▸ **Given information**
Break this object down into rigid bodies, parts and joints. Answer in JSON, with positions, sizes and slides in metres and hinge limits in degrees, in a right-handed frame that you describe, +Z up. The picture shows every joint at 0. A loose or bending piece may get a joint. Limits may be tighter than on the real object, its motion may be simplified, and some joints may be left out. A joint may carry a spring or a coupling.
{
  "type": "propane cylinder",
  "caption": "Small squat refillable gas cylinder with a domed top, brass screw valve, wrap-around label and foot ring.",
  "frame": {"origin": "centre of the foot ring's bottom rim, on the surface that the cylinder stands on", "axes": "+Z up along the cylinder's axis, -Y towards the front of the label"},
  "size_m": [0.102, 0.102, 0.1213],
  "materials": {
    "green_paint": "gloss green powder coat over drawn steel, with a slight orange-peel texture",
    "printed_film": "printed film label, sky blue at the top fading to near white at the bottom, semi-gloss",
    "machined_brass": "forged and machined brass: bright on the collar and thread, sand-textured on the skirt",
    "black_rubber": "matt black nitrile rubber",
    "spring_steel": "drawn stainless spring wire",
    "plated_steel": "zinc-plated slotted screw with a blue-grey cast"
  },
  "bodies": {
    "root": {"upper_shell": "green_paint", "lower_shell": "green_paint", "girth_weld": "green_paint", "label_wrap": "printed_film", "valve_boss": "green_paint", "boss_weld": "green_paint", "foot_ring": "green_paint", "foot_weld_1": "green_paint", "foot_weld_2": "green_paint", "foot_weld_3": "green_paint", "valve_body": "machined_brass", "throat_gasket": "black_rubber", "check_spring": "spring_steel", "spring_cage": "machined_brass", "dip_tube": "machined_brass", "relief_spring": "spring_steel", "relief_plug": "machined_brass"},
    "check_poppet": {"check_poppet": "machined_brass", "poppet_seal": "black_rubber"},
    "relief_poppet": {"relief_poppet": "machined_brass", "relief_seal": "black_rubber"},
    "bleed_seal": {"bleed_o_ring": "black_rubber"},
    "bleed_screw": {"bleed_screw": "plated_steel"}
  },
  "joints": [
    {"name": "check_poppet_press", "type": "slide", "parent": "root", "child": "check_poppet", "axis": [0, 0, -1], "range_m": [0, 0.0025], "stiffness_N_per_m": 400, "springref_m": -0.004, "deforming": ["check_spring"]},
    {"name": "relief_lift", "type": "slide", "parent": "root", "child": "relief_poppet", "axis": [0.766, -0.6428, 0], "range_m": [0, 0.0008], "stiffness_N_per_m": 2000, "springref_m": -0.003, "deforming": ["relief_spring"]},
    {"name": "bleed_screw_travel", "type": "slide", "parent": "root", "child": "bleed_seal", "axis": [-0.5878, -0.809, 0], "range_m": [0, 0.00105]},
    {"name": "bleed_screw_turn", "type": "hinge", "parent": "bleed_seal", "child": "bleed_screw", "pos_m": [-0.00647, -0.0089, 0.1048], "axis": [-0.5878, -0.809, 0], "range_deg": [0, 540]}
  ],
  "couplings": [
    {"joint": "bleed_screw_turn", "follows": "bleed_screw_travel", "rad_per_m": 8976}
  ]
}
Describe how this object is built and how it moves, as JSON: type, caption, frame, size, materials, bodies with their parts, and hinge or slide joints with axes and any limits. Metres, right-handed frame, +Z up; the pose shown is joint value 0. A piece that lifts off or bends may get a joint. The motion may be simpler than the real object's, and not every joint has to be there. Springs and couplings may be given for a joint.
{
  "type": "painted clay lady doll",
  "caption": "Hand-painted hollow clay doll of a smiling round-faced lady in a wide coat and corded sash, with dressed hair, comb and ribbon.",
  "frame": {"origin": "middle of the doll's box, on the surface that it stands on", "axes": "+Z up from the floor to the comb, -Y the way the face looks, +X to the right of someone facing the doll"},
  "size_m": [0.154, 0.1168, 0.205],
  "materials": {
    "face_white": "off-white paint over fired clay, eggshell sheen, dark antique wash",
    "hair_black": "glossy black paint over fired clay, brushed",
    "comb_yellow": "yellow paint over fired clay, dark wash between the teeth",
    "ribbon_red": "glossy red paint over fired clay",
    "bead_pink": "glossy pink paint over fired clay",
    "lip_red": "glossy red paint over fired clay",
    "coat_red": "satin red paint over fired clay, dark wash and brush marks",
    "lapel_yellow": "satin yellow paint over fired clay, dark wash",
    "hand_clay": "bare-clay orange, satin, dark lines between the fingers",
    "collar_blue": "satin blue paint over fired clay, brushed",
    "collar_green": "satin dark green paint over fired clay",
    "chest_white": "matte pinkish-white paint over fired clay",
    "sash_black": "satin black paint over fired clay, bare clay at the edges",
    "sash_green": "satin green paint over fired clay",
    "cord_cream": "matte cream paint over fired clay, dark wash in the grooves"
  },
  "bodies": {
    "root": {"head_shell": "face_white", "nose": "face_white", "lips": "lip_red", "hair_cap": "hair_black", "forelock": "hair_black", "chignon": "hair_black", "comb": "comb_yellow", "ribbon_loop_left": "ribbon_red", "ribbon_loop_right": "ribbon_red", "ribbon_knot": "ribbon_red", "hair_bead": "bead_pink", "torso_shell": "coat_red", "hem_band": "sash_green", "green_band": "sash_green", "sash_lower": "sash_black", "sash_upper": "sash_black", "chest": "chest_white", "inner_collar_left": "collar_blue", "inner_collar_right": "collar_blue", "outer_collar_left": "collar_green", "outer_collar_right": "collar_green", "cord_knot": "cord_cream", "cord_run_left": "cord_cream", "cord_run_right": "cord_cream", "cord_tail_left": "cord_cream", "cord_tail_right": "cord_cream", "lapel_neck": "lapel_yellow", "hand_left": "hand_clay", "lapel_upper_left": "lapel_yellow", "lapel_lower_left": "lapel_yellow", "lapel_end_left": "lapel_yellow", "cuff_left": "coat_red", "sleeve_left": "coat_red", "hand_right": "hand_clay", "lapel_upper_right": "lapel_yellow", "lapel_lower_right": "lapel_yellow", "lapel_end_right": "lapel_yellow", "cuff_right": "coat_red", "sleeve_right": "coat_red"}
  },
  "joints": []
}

▸ **Stated goal**
Repeat all the records. Match each line exactly.

▸ **Complete answer**
Break this object down into rigid bodies, parts and joints. Answer in JSON, with positions, sizes and slides in metres and hinge limits in degrees, in a right-handed frame that you describe, +Z up. The picture shows every joint at 0. A loose or bending piece may get a joint. Limits may be tighter than on the real object, its motion may be simplified, and some joints may be left out. A joint may carry a spring or a coupling.
{
  "type": "propane cylinder",
  "caption": "Small squat refillable gas cylinder with a domed top, brass screw valve, wrap-around label and foot ring.",
  "frame": {"origin": "centre of the foot ring's bottom rim, on the surface that the cylinder stands on", "axes": "+Z up along the cylinder's axis, -Y towards the front of the label"},
  "size_m": [0.102, 0.102, 0.1213],
  "materials": {
    "green_paint": "gloss green powder coat over drawn steel, with a slight orange-peel texture",
    "printed_film": "printed film label, sky blue at the top fading to near white at the bottom, semi-gloss",
    "machined_brass": "forged and machined brass: bright on the collar and thread, sand-textured on the skirt",
    "black_rubber": "matt black nitrile rubber",
    "spring_steel": "drawn stainless spring wire",
    "plated_steel": "zinc-plated slotted screw with a blue-grey cast"
  },
  "bodies": {
    "root": {"upper_shell": "green_paint", "lower_shell": "green_paint", "girth_weld": "green_paint", "label_wrap": "printed_film", "valve_boss": "green_paint", "boss_weld": "green_paint", "foot_ring": "green_paint", "foot_weld_1": "green_paint", "foot_weld_2": "green_paint", "foot_weld_3": "green_paint", "valve_body": "machined_brass", "throat_gasket": "black_rubber", "check_spring": "spring_steel", "spring_cage": "machined_brass", "dip_tube": "machined_brass", "relief_spring": "spring_steel", "relief_plug": "machined_brass"},
    "check_poppet": {"check_poppet": "machined_brass", "poppet_seal": "black_rubber"},
    "relief_poppet": {"relief_poppet": "machined_brass", "relief_seal": "black_rubber"},
    "bleed_seal": {"bleed_o_ring": "black_rubber"},
    "bleed_screw": {"bleed_screw": "plated_steel"}
  },
  "joints": [
    {"name": "check_poppet_press", "type": "slide", "parent": "root", "child": "check_poppet", "axis": [0, 0, -1], "range_m": [0, 0.0025], "stiffness_N_per_m": 400, "springref_m": -0.004, "deforming": ["check_spring"]},
    {"name": "relief_lift", "type": "slide", "parent": "root", "child": "relief_poppet", "axis": [0.766, -0.6428, 0], "range_m": [0, 0.0008], "stiffness_N_per_m": 2000, "springref_m": -0.003, "deforming": ["relief_spring"]},
    {"name": "bleed_screw_travel", "type": "slide", "parent": "root", "child": "bleed_seal", "axis": [-0.5878, -0.809, 0], "range_m": [0, 0.00105]},
    {"name": "bleed_screw_turn", "type": "hinge", "parent": "bleed_seal", "child": "bleed_screw", "pos_m": [-0.00647, -0.0089, 0.1048], "axis": [-0.5878, -0.809, 0], "range_deg": [0, 540]}
  ],
  "couplings": [
    {"joint": "bleed_screw_turn", "follows": "bleed_screw_travel", "rad_per_m": 8976}
  ]
}
Describe how this object is built and how it moves, as JSON: type, caption, frame, size, materials, bodies with their parts, and hinge or slide joints with axes and any limits. Metres, right-handed frame, +Z up; the pose shown is joint value 0. A piece that lifts off or bends may get a joint. The motion may be simpler than the real object's, and not every joint has to be there. Springs and couplings may be given for a joint.
{
  "type": "painted clay lady doll",
  "caption": "Hand-painted hollow clay doll of a smiling round-faced lady in a wide coat and corded sash, with dressed hair, comb and ribbon.",
  "frame": {"origin": "middle of the doll's box, on the surface that it stands on", "axes": "+Z up from the floor to the comb, -Y the way the face looks, +X to the right of someone facing the doll"},
  "size_m": [0.154, 0.1168, 0.205],
  "materials": {
    "face_white": "off-white paint over fired clay, eggshell sheen, dark antique wash",
    "hair_black": "glossy black paint over fired clay, brushed",
    "comb_yellow": "yellow paint over fired clay, dark wash between the teeth",
    "ribbon_red": "glossy red paint over fired clay",
    "bead_pink": "glossy pink paint over fired clay",
    "lip_red": "glossy red paint over fired clay",
    "coat_red": "satin red paint over fired clay, dark wash and brush marks",
    "lapel_yellow": "satin yellow paint over fired clay, dark wash",
    "hand_clay": "bare-clay orange, satin, dark lines between the fingers",
    "collar_blue": "satin blue paint over fired clay, brushed",
    "collar_green": "satin dark green paint over fired clay",
    "chest_white": "matte pinkish-white paint over fired clay",
    "sash_black": "satin black paint over fired clay, bare clay at the edges",
    "sash_green": "satin green paint over fired clay",
    "cord_cream": "matte cream paint over fired clay, dark wash in the grooves"
  },
  "bodies": {
    "root": {"head_shell": "face_white", "nose": "face_white", "lips": "lip_red", "hair_cap": "hair_black", "forelock": "hair_black", "chignon": "hair_black", "comb": "comb_yellow", "ribbon_loop_left": "ribbon_red", "ribbon_loop_right": "ribbon_red", "ribbon_knot": "ribbon_red", "hair_bead": "bead_pink", "torso_shell": "coat_red", "hem_band": "sash_green", "green_band": "sash_green", "sash_lower": "sash_black", "sash_upper": "sash_black", "chest": "chest_white", "inner_collar_left": "collar_blue", "inner_collar_right": "collar_blue", "outer_collar_left": "collar_green", "outer_collar_right": "collar_green", "cord_knot": "cord_cream", "cord_run_left": "cord_cream", "cord_run_right": "cord_cream", "cord_tail_left": "cord_cream", "cord_tail_right": "cord_cream", "lapel_neck": "lapel_yellow", "hand_left": "hand_clay", "lapel_upper_left": "lapel_yellow", "lapel_lower_left": "lapel_yellow", "lapel_end_left": "lapel_yellow", "cuff_left": "coat_red", "sleeve_left": "coat_red", "hand_right": "hand_clay", "lapel_upper_right": "lapel_yellow", "lapel_lower_right": "lapel_yellow", "lapel_end_right": "lapel_yellow", "cuff_right": "coat_red", "sleeve_right": "coat_red"}
  },
  "joints": []
}